C’est au professionnel de prendre la situation en main pour assurer le bien-être de l’enfant et construire cette confiance. Son travail est de proposer sans s’imposer, en respectant sans subir les choix éducatifs des parents. Le positionnement professionnel se réalisant dans un esprit de prévention quant au bon développement du jeune enfant. Trouver des possibilités d’alliance, et non pas faire pour les parents, à leur place. Trouver les mots et les moyens pour communiquer, sensibiliser les parents sur l’importance de la vie de leur enfant en leur absence.

« Si nous, professionnels, nous nous prenons à rêver de rencontres paisibles et harmonieuses avec les parents, nous risquons fort d’être déçus : le champ des rencontres est inévitablement un champ de tensions et d’intérêts divergents, voire conflictuels », nous rappelle Carlo Deana.

Pourtant, parents et professionnels sont appelés, davantage que par le passé, à oeuvrer ensemble pour le bien-être de l’enfant et dans son intérêt. Les raisons de ce changement sont à chercher dans les transformations profondes qui ont affecté la société dans ses fondements, ses institutions et particulièrement la famille, ses moeurs, son fonctionnement. Il n’en reste pas moins qu’aller à la rencontre des parents s’avère une démarche complexe qui demande aux professionnels de s’envisager dans une posture relativement inconfortable, tout à la fois arrimés à des repères solides et aptes au mouvement.
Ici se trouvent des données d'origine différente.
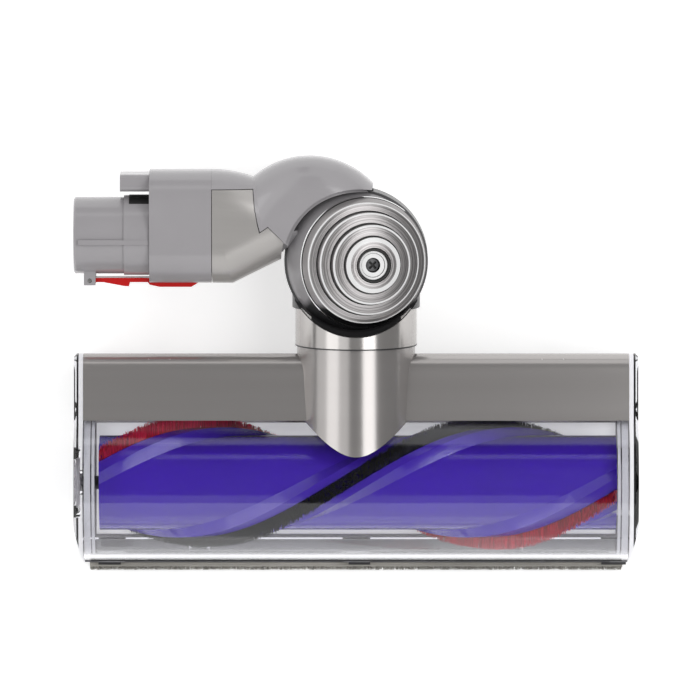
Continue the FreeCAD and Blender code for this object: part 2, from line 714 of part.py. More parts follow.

Il s’agit bien de créer un espace de rencontre pour faire avec les parents, faire ensemble, créer du lien, de définir l’intérêt de l’enfant. Bien plus, il est important d’accueillir, de recevoir, d’entendre sans juger, sans catégoriser, sans culpabiliser chaque famille. Il faut reconnaître la plue-value d’une action éducative professionnelle quotidienne quand la responsabilité et les pouvoirs éducatifs deviennent partagés, voire complémentaires et cohérents.